Turn under each long side by ½”/12 mm and by the same again and press.



The side panel is sewn first to the front and then to the back, or vice versa.

Match the top seam of the side to the front so that you get an even top line. 

With the raw edge of the side panel folded under by ½”/12 mm, place the edge of the side panel over the edge of the front panel so that they overlap by ½”/12 mm.  Both fabrics should have the right side facing up.  Fold the side panel over the edge of the front panel so that you have ½”/12 mm of the side panel completely encasing one long edge of the front panel (as shown in the photo.  Sew through all these layers almost down to the bottom of the bag. 



The corner needs to be mitred.  If you have sewn a binding around a square/rectangular quilt, the same technique is used.  Stop sewing about ½”/12 mm from the bottom and change the direction of the stitching (without moving the fabric) so that you sew diagonally towards the bottom corner. 

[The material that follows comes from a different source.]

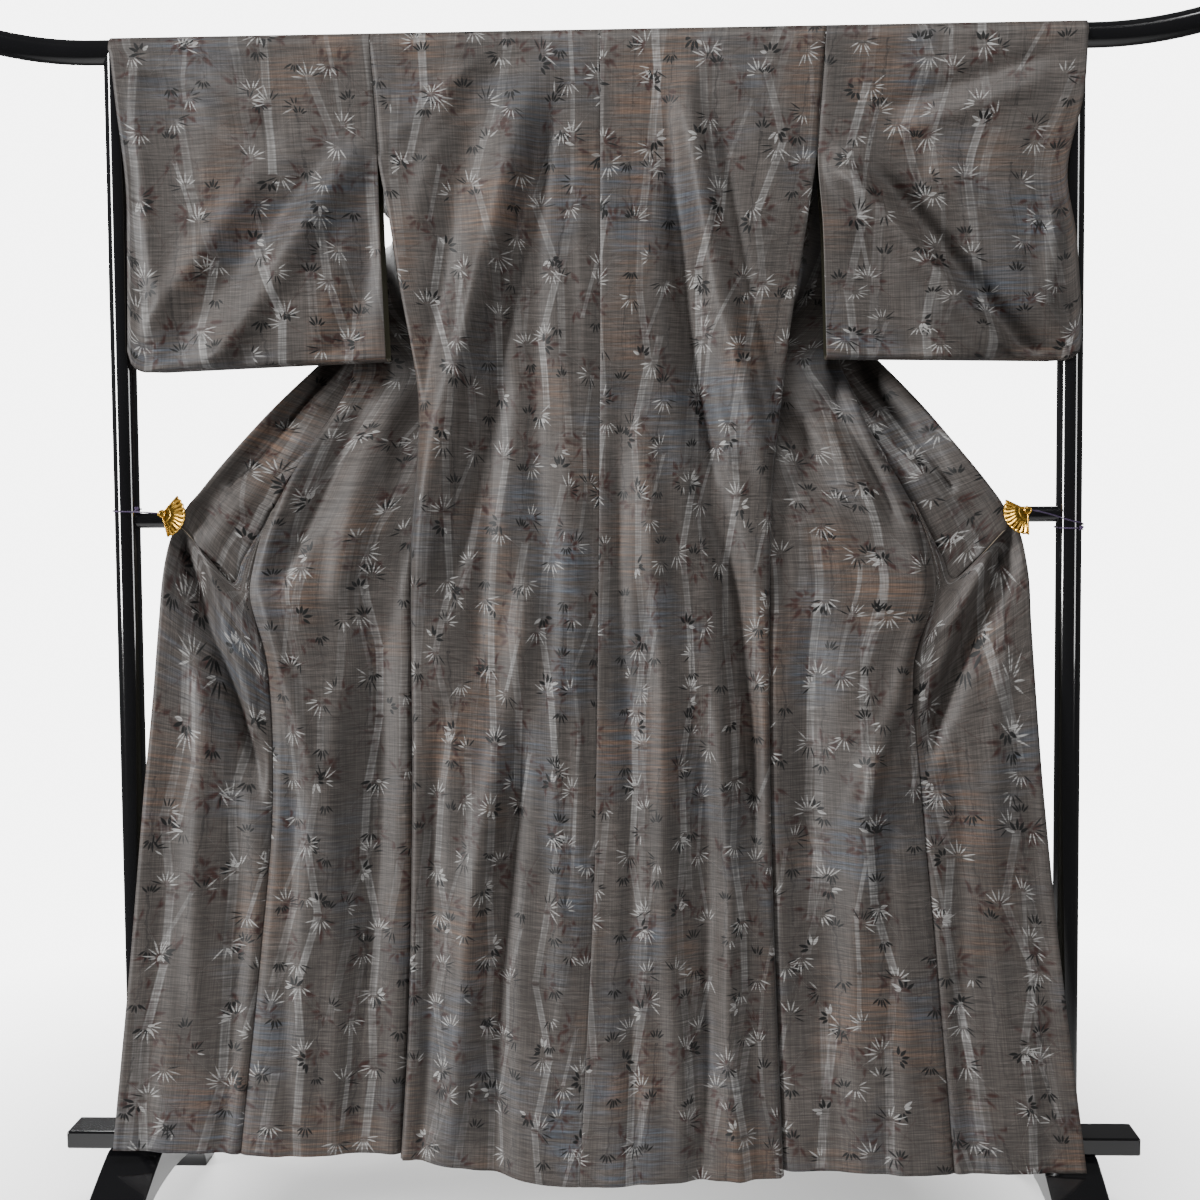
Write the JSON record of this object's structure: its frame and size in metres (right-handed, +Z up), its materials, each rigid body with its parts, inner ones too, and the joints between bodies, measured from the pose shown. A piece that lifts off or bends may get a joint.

Fold the next part of the side panel so that it encases the bottom of the front panel and make a neat fold at the corner.  Start sewing where the new seam begins (about ½”/12 mm in) and stop short of the next bottom corner and repeat the process.  Sew up to the top where the top edges should meet exactly.



Do the same for the back.  


That’s one Christmas present sorted.  All you need to do is buy a bottle of something tasty to go in the bag.  Now you have one less present to worry about during your hectic December. 


In this project I learnt:



  • Most hessian bags appear to be made this way, so I was looking forward to trying it. This method looks and sounds complicated, but it actually very straightforward if you have done any quilting, as I have.  When I made my first quilt, I watched several You Tube videos on how to sew mitred corners and that helped enormously. The trick is not to sew to the end of the seam in the corners and then you can make a neat fold in the fabric. I was worried that some of the hems/seams would be really bulky, but they squashed quite flat and my machine had no problem sewing them. Now that I know this technique works, I’m looking forward to trying it on a larger bag in future.